While Brandon Knight brought the ball up-court, he makes a pass to Mirza Teletovic. This occurs roughly 3.5 seconds into the possession. To identify the type of pass, we can look at the z-profile of the basketball.
At that 3.5 second mark, we see the ball get picked up and passed to Teletovic. Notice the ball has a sharp point and comes upward higher than normal. That’s Teletovic receiving a bounce pass and pulling the ball up. Notice that Teletovic never dribbles the ball. Teletovic is approximately 19 feet from the basket on the wing. In fact, a sequence of screens occurs attempting to free open a player Teletovic will eventually pass to, who is…

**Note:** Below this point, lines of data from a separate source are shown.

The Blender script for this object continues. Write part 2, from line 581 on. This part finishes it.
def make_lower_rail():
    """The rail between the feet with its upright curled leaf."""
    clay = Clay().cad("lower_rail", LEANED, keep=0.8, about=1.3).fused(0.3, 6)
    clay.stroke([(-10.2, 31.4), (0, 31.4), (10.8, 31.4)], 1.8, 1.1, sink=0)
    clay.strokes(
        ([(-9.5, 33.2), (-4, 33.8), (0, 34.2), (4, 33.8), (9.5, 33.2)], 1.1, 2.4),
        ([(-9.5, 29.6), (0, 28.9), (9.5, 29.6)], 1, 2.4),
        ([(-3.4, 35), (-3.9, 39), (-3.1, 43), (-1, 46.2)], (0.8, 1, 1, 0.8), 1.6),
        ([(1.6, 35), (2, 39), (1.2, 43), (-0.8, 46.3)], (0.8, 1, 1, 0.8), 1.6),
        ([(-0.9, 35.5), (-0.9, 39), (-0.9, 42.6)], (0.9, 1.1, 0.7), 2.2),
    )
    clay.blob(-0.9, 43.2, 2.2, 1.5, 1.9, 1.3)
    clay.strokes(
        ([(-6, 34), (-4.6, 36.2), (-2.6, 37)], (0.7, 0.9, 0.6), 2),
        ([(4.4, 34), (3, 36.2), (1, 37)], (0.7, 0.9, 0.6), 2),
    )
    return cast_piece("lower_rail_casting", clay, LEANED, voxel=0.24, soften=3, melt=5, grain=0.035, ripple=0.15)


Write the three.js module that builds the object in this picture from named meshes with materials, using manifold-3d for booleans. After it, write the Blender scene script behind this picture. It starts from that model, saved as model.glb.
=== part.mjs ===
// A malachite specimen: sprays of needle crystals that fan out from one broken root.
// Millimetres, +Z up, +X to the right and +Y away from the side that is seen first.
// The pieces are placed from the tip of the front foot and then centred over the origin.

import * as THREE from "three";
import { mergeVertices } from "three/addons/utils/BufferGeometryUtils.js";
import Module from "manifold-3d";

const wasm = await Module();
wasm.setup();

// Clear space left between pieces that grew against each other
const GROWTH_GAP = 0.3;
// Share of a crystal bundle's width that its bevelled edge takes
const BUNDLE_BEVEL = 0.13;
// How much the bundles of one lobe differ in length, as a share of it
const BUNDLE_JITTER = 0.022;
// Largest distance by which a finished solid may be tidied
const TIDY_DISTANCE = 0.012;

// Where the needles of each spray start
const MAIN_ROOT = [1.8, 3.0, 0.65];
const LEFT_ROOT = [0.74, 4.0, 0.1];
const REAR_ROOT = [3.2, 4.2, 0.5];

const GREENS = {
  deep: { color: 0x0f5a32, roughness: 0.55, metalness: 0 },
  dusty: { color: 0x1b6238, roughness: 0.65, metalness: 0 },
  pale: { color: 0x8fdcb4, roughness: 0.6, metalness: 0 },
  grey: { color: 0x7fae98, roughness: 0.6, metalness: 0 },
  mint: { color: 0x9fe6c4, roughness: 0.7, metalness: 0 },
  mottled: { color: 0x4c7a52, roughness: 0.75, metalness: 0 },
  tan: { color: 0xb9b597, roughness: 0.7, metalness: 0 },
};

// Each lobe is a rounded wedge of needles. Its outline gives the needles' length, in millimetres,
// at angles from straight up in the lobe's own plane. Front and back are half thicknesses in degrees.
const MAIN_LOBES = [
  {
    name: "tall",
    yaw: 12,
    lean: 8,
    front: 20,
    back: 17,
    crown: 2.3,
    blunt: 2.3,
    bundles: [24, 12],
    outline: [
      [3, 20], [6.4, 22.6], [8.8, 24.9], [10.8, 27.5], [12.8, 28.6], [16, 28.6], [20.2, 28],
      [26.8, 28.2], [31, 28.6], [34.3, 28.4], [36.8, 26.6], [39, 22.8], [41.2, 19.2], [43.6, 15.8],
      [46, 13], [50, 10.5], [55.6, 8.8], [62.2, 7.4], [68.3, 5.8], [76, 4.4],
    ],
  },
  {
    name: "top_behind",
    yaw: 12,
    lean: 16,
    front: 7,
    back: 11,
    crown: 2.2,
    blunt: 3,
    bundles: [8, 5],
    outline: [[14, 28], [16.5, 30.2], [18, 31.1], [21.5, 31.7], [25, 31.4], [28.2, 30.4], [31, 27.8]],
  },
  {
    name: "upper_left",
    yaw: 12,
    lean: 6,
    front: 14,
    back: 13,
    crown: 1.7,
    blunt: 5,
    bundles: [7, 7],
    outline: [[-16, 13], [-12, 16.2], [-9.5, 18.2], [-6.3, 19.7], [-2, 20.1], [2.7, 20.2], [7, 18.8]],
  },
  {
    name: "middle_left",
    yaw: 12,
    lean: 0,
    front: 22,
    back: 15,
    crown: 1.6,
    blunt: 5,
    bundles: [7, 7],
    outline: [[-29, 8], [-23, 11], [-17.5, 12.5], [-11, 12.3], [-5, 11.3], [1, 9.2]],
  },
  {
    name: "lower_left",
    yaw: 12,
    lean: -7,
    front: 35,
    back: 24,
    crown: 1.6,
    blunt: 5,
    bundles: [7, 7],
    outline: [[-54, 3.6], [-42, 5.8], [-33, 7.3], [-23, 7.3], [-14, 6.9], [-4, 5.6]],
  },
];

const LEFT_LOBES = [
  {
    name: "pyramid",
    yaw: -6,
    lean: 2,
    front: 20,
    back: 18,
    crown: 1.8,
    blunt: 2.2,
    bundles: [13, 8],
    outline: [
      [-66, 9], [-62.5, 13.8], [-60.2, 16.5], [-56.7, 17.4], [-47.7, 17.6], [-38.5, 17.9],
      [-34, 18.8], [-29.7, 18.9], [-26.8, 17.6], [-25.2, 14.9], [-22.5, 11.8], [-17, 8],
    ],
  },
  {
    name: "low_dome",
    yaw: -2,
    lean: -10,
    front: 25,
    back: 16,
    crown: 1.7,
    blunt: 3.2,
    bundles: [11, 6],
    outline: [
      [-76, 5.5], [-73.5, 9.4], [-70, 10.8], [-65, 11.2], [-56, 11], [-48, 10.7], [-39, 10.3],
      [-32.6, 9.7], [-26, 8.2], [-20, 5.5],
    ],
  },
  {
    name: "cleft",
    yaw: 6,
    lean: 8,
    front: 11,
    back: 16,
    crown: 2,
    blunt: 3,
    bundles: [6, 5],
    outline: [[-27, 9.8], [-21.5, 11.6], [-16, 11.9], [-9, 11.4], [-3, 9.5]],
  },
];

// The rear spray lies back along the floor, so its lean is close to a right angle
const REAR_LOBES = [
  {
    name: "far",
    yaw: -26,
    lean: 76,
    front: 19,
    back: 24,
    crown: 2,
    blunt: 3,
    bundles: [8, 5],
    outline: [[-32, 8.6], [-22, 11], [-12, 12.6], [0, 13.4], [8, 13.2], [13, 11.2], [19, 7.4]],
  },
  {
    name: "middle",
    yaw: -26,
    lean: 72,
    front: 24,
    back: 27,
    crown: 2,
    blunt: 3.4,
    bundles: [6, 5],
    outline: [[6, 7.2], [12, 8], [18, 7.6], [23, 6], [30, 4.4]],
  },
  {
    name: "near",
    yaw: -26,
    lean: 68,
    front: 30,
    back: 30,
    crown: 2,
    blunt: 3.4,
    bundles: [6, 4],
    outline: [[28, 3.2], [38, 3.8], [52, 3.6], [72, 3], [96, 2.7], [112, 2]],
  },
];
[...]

…not Devin Booker. The ball appears to be closing in on Booker, however the ball is being skipped back over to Brandon Knight for a fifteen foot pass. Knight catches the ball off the skip pass and does something subtle in the z-coordinate of the basketball. Knight pump fakes before taking the shot on a Catch-and-Shoot field goal attempt from 23 feet out.
Knight misses the three point attempt as we see the secondary bounce above the rim (orange line). DeMarcus Cousins secures the rebound and the possession ends. In three dimensions, the play unfolded as such:
Filtering for Analytics
At this point, we can start developing a rule based system to tease out some basic analytics. For instance, we can use distance of ball to the player to help understand touches. Given touches, we can define what a dribble looks like in the data. Similarly, we can use point-to-point relationships to help understand passes and types of passes. In the example above, we saw four dribbles, one bounce pass, one skip pass, one pump fake, and one catch-and-shoot for the Suns’ offensive possession.
Armed with this knowledge of trilateration and the statistical/machine learning process of extracting position estimates, how would you start developing new techniques to measure some tracking quantities such as dribbling, passes, or even screening? But proceed with caution… someone might just call you a nerd.